▶ [Task objective]: In the records below, begin at the line that has "Keep writing the Blender" and stop after the line that has "return lay_along_y(plug)"; quote those lines verbatim and nothing more.

— START —

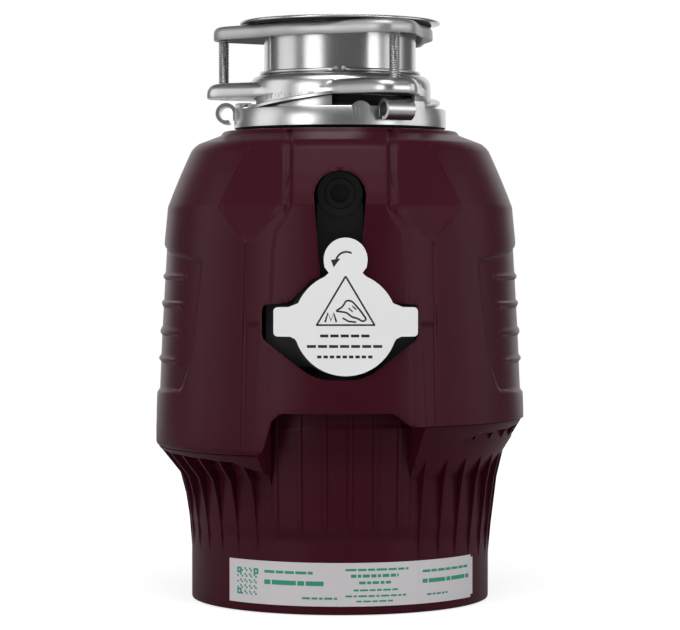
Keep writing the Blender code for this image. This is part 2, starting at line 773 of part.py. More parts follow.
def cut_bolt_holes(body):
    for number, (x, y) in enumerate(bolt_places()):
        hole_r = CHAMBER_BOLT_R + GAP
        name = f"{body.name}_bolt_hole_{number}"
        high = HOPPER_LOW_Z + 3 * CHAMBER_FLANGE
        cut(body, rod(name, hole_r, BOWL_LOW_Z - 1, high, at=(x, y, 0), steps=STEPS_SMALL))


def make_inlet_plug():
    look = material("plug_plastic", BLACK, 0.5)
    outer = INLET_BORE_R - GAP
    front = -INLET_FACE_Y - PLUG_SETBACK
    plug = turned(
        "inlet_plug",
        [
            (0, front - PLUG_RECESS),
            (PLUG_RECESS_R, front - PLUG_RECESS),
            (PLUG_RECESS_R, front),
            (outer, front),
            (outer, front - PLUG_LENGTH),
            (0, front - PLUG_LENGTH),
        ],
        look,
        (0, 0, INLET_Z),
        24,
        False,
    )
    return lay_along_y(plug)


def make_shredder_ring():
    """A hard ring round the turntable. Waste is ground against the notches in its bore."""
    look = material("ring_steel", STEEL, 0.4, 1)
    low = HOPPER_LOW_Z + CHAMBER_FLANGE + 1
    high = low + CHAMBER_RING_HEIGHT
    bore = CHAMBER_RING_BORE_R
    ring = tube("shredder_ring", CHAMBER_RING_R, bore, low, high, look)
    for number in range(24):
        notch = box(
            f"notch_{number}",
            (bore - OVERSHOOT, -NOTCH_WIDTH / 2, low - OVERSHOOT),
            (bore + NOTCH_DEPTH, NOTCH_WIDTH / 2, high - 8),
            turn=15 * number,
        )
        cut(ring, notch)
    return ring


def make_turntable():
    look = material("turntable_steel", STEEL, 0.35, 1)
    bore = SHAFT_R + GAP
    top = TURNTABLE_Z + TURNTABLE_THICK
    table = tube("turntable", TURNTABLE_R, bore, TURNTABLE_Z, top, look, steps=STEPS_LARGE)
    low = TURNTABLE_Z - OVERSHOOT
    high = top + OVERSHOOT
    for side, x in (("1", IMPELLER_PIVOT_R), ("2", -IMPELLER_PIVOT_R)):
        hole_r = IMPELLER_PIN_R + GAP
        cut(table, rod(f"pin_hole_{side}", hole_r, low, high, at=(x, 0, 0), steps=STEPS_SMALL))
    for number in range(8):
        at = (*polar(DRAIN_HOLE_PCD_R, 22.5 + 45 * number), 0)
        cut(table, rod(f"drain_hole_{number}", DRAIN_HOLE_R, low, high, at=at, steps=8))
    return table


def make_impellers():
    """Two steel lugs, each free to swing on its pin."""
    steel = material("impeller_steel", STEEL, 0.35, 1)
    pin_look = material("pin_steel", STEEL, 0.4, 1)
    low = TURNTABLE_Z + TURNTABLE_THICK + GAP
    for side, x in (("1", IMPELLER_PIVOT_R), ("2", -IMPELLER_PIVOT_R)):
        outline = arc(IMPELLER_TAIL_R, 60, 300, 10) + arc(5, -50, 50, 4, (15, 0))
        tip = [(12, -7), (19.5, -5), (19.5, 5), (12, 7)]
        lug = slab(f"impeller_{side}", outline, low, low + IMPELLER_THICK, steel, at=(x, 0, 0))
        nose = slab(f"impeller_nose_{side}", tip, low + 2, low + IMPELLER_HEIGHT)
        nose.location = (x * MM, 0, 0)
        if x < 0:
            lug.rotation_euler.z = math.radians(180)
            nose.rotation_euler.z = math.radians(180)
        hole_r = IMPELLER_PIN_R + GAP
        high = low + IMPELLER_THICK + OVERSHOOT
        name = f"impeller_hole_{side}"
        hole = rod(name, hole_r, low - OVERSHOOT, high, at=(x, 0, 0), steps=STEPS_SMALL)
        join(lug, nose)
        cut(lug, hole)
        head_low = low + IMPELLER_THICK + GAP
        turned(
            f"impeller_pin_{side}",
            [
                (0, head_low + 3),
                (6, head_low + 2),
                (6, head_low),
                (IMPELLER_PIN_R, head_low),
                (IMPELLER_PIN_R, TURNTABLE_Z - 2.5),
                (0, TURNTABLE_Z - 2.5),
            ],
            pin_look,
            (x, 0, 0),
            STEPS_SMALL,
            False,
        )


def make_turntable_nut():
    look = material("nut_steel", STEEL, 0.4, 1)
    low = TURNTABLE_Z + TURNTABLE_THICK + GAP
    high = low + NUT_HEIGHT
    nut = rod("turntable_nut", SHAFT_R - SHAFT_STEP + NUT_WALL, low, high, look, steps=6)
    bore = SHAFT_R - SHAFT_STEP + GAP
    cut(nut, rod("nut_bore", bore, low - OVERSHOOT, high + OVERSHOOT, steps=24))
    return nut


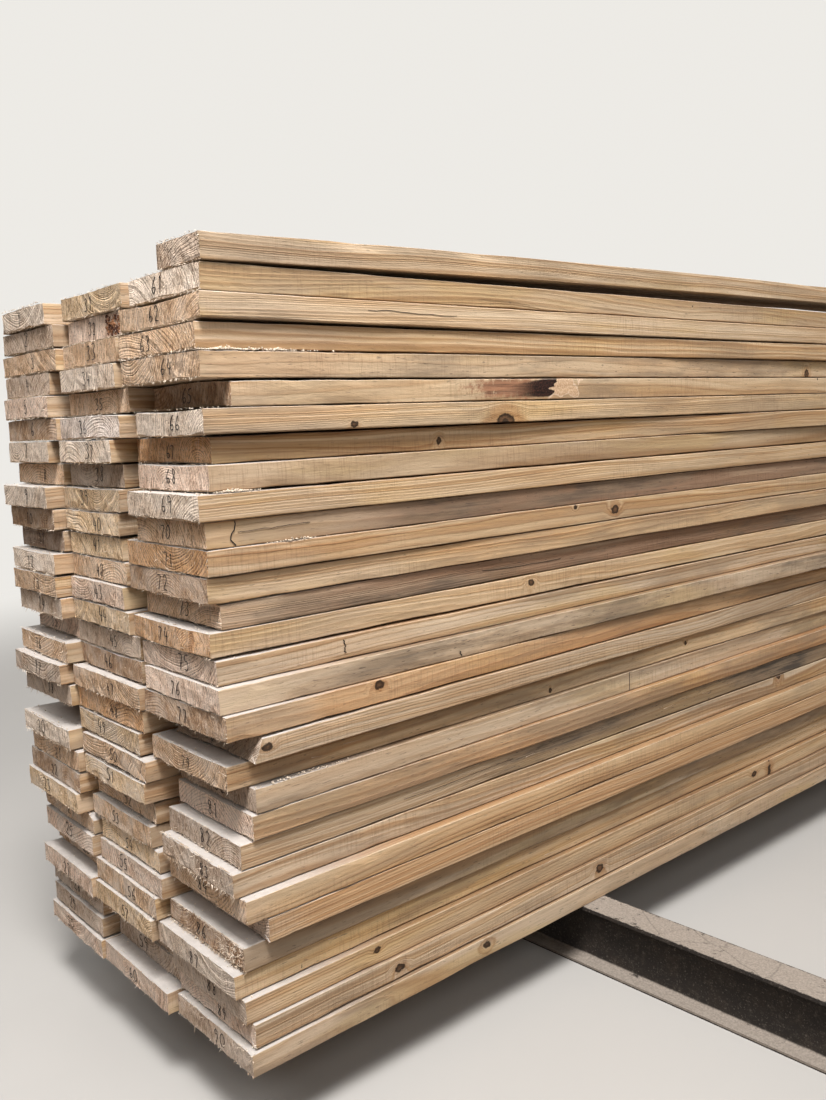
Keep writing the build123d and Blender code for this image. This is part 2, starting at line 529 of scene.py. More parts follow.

— END —
— START —

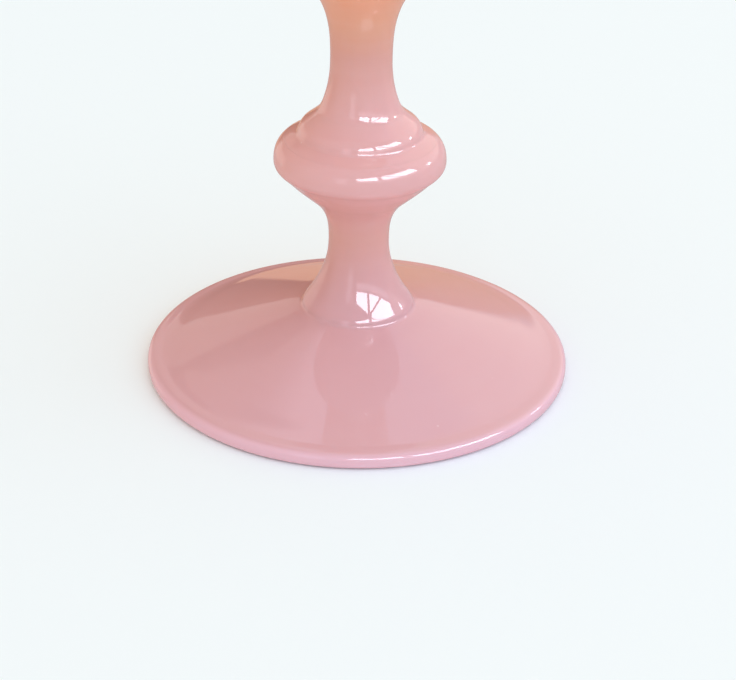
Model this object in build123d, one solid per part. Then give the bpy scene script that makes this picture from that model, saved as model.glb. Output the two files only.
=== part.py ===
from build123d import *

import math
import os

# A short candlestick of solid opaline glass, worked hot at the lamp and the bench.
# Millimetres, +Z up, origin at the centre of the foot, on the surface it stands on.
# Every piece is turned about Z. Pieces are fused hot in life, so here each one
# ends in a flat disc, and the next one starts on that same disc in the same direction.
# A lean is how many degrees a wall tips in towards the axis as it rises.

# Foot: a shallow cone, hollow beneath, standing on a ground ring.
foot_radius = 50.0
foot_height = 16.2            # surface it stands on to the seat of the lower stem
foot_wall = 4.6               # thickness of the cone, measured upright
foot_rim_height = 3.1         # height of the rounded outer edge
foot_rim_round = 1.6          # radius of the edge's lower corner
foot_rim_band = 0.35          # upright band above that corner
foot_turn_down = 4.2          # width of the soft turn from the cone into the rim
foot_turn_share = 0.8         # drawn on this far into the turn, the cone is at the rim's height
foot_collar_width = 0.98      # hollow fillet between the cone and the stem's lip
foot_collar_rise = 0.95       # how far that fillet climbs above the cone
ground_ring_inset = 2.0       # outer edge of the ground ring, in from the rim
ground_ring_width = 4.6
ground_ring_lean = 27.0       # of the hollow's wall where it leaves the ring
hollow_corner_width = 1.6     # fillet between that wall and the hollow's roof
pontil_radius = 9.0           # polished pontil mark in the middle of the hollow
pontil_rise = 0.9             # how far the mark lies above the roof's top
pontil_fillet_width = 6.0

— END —
— START —

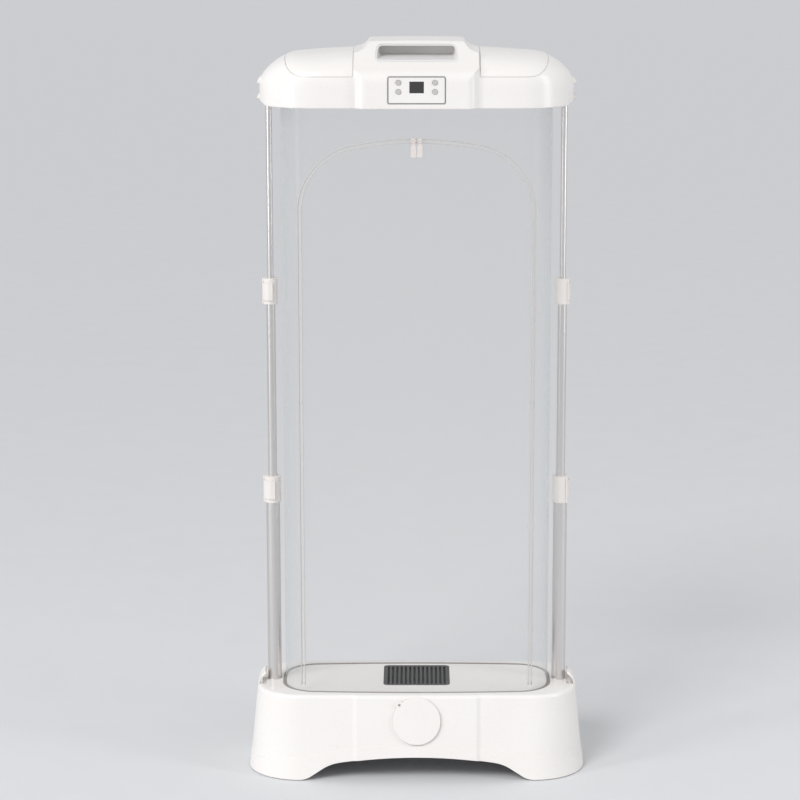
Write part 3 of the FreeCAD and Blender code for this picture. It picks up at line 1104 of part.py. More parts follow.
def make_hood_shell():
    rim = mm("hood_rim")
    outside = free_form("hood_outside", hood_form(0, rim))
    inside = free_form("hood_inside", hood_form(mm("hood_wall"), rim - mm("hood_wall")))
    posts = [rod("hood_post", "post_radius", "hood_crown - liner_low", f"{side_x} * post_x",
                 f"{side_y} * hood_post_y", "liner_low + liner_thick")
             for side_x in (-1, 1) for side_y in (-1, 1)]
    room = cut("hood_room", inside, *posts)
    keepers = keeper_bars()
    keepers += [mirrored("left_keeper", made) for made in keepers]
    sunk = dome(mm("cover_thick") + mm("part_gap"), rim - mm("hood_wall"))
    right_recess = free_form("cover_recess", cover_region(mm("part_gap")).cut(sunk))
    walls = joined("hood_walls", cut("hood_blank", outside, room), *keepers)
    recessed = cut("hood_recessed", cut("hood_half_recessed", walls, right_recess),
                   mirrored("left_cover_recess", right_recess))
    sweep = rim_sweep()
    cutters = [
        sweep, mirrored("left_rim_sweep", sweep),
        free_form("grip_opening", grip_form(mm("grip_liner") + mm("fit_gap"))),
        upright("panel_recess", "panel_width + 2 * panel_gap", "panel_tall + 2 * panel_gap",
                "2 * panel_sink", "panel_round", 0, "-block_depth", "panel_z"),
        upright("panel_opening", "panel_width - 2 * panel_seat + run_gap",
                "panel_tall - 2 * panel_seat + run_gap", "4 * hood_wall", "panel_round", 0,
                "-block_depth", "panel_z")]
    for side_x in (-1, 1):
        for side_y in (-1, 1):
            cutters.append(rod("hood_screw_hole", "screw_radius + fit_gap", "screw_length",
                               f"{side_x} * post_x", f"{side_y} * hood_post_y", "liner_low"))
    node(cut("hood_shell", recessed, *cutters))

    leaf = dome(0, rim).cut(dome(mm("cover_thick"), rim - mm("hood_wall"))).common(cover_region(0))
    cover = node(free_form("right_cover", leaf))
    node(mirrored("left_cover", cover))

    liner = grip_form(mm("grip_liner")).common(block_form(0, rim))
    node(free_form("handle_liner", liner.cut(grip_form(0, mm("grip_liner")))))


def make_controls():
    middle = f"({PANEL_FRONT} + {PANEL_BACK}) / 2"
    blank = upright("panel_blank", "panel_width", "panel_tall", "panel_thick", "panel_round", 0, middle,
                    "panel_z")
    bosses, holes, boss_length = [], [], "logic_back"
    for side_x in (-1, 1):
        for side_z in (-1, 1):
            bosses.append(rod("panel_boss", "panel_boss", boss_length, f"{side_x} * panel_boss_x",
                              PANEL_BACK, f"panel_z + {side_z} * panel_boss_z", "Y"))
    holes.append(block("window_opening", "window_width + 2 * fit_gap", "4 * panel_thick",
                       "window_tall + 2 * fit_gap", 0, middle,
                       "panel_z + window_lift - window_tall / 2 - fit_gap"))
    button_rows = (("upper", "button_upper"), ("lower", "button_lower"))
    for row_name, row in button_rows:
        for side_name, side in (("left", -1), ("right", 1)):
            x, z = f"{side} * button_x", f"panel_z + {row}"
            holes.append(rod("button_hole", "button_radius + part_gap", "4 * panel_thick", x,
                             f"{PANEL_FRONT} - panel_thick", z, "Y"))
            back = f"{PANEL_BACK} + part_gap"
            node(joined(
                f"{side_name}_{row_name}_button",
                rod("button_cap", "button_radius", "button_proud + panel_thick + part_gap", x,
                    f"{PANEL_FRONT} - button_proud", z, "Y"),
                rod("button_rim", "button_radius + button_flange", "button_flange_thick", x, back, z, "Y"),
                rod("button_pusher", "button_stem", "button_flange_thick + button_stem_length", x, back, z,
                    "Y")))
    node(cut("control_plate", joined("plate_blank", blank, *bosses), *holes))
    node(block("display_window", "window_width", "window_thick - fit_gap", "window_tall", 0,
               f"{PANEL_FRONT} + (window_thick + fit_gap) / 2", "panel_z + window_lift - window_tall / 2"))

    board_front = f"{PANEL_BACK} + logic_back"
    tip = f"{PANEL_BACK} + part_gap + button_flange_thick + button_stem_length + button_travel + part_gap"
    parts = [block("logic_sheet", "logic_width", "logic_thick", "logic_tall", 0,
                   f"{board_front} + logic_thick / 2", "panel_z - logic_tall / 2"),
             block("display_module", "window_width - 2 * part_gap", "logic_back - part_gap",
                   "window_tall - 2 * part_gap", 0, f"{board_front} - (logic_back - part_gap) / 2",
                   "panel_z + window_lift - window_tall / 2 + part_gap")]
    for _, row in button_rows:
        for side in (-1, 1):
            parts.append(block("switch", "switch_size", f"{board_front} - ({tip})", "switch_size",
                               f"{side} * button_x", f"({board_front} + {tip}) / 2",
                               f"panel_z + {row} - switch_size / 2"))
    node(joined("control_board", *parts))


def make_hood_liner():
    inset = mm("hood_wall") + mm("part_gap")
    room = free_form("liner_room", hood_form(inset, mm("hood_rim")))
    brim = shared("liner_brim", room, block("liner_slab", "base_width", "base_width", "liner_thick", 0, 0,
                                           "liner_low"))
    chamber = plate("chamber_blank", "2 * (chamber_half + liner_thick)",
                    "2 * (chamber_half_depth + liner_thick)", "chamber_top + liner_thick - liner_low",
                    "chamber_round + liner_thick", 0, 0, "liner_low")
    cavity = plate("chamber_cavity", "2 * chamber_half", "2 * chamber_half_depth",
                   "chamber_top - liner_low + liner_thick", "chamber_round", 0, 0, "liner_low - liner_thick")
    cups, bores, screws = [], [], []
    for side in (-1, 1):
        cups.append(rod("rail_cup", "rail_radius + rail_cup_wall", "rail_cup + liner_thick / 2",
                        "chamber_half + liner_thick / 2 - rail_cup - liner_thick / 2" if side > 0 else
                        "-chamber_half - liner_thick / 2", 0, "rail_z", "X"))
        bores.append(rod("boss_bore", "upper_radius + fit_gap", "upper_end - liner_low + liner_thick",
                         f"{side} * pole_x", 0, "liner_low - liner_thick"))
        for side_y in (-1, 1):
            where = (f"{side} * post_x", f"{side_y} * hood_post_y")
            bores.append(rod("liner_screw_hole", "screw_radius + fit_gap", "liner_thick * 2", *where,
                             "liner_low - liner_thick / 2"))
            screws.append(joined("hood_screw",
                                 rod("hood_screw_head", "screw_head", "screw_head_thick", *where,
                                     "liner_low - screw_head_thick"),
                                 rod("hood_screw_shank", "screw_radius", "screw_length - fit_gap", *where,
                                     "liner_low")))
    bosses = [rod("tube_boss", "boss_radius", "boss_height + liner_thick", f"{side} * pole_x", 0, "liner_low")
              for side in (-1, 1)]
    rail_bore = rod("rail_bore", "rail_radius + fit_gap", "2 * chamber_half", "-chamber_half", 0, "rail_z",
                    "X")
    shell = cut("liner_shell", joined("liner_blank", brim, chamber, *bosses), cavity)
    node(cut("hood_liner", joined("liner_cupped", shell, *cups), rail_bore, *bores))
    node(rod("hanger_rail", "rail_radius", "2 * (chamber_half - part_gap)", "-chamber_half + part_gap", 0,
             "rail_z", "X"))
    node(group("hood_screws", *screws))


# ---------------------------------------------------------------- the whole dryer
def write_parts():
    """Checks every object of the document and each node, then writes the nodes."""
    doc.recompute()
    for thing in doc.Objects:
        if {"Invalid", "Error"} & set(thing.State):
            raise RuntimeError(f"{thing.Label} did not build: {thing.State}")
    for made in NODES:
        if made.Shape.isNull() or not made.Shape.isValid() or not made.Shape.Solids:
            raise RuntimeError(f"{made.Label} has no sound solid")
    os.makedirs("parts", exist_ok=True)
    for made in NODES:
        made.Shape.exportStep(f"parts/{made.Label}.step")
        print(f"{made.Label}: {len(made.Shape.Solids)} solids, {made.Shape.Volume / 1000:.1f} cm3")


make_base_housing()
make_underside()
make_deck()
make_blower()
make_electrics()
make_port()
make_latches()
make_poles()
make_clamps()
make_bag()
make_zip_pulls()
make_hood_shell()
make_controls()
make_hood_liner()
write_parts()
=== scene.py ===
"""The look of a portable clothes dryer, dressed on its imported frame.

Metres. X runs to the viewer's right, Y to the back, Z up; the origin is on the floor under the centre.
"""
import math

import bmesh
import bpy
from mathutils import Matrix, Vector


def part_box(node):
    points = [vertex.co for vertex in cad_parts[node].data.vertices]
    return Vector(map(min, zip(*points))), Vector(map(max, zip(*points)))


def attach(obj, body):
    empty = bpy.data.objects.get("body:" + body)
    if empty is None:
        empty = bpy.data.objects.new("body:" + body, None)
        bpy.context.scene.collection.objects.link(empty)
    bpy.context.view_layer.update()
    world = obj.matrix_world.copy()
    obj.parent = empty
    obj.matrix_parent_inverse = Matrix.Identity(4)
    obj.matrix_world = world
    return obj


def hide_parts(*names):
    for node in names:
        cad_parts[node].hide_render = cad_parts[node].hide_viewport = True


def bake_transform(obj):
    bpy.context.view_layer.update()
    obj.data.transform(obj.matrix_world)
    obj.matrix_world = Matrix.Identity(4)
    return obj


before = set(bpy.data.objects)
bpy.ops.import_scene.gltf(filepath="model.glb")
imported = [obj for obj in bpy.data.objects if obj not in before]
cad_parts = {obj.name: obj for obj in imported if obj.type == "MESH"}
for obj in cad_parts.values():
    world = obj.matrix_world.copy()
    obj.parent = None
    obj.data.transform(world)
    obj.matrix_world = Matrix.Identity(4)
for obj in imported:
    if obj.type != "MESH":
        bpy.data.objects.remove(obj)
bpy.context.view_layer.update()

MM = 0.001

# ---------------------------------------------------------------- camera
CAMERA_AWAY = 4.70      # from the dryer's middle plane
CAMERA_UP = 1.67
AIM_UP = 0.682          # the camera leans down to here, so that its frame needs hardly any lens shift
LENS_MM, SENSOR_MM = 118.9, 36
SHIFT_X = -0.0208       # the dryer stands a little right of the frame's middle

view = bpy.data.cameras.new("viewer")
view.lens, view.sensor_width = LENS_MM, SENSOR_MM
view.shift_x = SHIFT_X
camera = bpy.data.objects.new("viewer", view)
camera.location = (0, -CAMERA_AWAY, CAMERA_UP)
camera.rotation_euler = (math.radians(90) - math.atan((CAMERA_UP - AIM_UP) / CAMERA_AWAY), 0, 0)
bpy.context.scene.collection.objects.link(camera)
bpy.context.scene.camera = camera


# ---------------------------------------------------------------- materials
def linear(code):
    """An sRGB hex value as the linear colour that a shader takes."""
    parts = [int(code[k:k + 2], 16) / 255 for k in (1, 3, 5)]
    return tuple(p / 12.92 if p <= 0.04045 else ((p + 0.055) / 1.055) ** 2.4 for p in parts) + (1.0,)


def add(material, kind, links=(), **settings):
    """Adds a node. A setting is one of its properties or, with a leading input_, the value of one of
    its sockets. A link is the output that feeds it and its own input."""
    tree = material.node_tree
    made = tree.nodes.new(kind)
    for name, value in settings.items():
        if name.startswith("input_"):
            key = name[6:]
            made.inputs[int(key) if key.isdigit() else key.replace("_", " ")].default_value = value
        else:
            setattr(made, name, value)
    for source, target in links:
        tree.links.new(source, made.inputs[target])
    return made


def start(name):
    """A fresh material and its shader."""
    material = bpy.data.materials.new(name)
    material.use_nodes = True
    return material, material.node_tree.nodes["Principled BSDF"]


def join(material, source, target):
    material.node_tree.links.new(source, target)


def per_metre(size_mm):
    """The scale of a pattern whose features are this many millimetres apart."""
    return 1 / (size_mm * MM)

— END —

▶ [Written reply]:
Keep writing the Blender code for this image. This is part 2, starting at line 773 of part.py. More parts follow.
def cut_bolt_holes(body):
    for number, (x, y) in enumerate(bolt_places()):
        hole_r = CHAMBER_BOLT_R + GAP
        name = f"{body.name}_bolt_hole_{number}"
        high = HOPPER_LOW_Z + 3 * CHAMBER_FLANGE
        cut(body, rod(name, hole_r, BOWL_LOW_Z - 1, high, at=(x, y, 0), steps=STEPS_SMALL))


def make_inlet_plug():
    look = material("plug_plastic", BLACK, 0.5)
    outer = INLET_BORE_R - GAP
    front = -INLET_FACE_Y - PLUG_SETBACK
    plug = turned(
        "inlet_plug",
        [
            (0, front - PLUG_RECESS),
            (PLUG_RECESS_R, front - PLUG_RECESS),
            (PLUG_RECESS_R, front),
            (outer, front),
            (outer, front - PLUG_LENGTH),
            (0, front - PLUG_LENGTH),
        ],
        look,
        (0, 0, INLET_Z),
        24,
        False,
    )
    return lay_along_y(plug)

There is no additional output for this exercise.